Extracted material:
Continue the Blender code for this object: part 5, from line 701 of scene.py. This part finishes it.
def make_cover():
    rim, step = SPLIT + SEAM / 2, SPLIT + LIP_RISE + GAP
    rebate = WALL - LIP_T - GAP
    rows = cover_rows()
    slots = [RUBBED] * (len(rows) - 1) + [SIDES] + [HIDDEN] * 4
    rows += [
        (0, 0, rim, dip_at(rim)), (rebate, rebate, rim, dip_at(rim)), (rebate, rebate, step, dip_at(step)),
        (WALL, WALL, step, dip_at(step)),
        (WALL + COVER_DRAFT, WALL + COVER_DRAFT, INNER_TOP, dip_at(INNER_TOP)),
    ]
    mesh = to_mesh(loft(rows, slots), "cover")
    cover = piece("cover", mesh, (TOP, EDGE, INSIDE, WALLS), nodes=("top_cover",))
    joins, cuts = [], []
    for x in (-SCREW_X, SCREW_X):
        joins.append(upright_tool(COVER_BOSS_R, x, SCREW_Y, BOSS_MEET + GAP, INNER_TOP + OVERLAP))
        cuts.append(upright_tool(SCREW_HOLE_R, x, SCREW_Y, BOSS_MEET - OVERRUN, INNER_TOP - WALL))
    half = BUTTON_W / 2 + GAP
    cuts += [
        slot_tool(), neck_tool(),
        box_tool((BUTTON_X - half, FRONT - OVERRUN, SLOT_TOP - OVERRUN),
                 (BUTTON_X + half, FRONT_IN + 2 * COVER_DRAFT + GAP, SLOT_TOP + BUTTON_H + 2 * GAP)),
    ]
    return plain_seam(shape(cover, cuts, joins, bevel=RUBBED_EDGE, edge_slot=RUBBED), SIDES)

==

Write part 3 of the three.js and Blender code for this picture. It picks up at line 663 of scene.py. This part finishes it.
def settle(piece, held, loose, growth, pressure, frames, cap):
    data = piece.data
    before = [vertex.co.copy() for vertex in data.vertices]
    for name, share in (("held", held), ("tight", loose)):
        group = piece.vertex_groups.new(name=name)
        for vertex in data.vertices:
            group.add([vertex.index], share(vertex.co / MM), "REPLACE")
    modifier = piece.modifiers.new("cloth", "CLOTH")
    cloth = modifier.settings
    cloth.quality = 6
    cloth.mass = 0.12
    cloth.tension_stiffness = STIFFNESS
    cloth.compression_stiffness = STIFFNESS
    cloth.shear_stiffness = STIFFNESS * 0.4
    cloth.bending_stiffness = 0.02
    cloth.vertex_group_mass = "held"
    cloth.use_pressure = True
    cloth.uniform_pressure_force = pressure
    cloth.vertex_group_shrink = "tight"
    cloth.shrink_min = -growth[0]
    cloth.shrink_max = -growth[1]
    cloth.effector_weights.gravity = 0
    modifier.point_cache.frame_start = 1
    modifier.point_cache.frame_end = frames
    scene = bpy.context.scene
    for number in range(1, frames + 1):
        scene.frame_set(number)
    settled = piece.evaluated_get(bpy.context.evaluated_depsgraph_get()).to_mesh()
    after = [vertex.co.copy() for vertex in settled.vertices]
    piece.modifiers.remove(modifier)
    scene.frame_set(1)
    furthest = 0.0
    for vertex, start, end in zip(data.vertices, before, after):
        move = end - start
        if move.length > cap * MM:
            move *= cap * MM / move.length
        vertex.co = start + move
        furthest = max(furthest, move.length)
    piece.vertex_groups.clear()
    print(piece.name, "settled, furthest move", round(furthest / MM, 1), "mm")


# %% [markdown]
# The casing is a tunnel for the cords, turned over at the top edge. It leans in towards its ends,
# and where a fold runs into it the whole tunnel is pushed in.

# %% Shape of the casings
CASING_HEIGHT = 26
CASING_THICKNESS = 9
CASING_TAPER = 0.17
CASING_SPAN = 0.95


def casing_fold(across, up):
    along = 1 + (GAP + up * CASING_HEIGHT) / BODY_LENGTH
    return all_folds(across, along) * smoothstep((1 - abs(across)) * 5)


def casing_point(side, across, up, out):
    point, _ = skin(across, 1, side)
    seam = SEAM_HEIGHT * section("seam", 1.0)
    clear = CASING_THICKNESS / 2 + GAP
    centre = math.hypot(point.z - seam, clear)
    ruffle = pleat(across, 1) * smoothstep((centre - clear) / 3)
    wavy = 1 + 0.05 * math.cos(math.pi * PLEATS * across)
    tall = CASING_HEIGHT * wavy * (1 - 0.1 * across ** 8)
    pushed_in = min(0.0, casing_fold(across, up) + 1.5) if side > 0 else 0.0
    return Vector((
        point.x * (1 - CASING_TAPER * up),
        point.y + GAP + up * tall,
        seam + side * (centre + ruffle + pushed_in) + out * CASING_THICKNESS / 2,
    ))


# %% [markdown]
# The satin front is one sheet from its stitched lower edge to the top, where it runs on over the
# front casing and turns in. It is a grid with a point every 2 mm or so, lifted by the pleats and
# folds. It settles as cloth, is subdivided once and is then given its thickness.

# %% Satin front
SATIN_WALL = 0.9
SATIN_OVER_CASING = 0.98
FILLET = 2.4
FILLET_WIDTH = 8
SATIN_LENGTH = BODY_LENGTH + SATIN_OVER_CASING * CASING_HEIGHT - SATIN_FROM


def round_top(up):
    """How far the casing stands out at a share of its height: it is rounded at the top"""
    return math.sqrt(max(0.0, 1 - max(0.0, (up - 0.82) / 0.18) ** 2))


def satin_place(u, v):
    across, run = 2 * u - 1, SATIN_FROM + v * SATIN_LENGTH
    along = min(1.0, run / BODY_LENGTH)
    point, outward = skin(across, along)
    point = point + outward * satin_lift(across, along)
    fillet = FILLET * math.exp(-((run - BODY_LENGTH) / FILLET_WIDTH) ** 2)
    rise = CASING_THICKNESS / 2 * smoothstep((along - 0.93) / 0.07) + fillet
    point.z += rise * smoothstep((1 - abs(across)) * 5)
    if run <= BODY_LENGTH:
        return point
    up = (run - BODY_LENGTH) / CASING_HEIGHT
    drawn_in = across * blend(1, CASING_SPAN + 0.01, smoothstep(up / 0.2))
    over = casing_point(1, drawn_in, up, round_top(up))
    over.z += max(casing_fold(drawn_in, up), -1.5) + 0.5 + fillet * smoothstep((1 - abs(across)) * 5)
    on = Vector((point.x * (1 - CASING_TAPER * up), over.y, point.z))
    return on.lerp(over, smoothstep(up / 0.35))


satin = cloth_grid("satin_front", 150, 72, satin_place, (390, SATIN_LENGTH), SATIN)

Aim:
From the line with "Continue the Blender" through the line with "bevel=RUBBED_EDGE, edge_slot=RUBBED), SIDES)", repeat every line exactly, both ends included, and nothing outside that range.

Exercise output:
Continue the Blender code for this object: part 5, from line 701 of scene.py. This part finishes it.
def make_cover():
    rim, step = SPLIT + SEAM / 2, SPLIT + LIP_RISE + GAP
    rebate = WALL - LIP_T - GAP
    rows = cover_rows()
    slots = [RUBBED] * (len(rows) - 1) + [SIDES] + [HIDDEN] * 4
    rows += [
        (0, 0, rim, dip_at(rim)), (rebate, rebate, rim, dip_at(rim)), (rebate, rebate, step, dip_at(step)),
        (WALL, WALL, step, dip_at(step)),
        (WALL + COVER_DRAFT, WALL + COVER_DRAFT, INNER_TOP, dip_at(INNER_TOP)),
    ]
    mesh = to_mesh(loft(rows, slots), "cover")
    cover = piece("cover", mesh, (TOP, EDGE, INSIDE, WALLS), nodes=("top_cover",))
    joins, cuts = [], []
    for x in (-SCREW_X, SCREW_X):
        joins.append(upright_tool(COVER_BOSS_R, x, SCREW_Y, BOSS_MEET + GAP, INNER_TOP + OVERLAP))
        cuts.append(upright_tool(SCREW_HOLE_R, x, SCREW_Y, BOSS_MEET - OVERRUN, INNER_TOP - WALL))
    half = BUTTON_W / 2 + GAP
    cuts += [
        slot_tool(), neck_tool(),
        box_tool((BUTTON_X - half, FRONT - OVERRUN, SLOT_TOP - OVERRUN),
                 (BUTTON_X + half, FRONT_IN + 2 * COVER_DRAFT + GAP, SLOT_TOP + BUTTON_H + 2 * GAP)),
    ]
    return plain_seam(shape(cover, cuts, joins, bevel=RUBBED_EDGE, edge_slot=RUBBED), SIDES)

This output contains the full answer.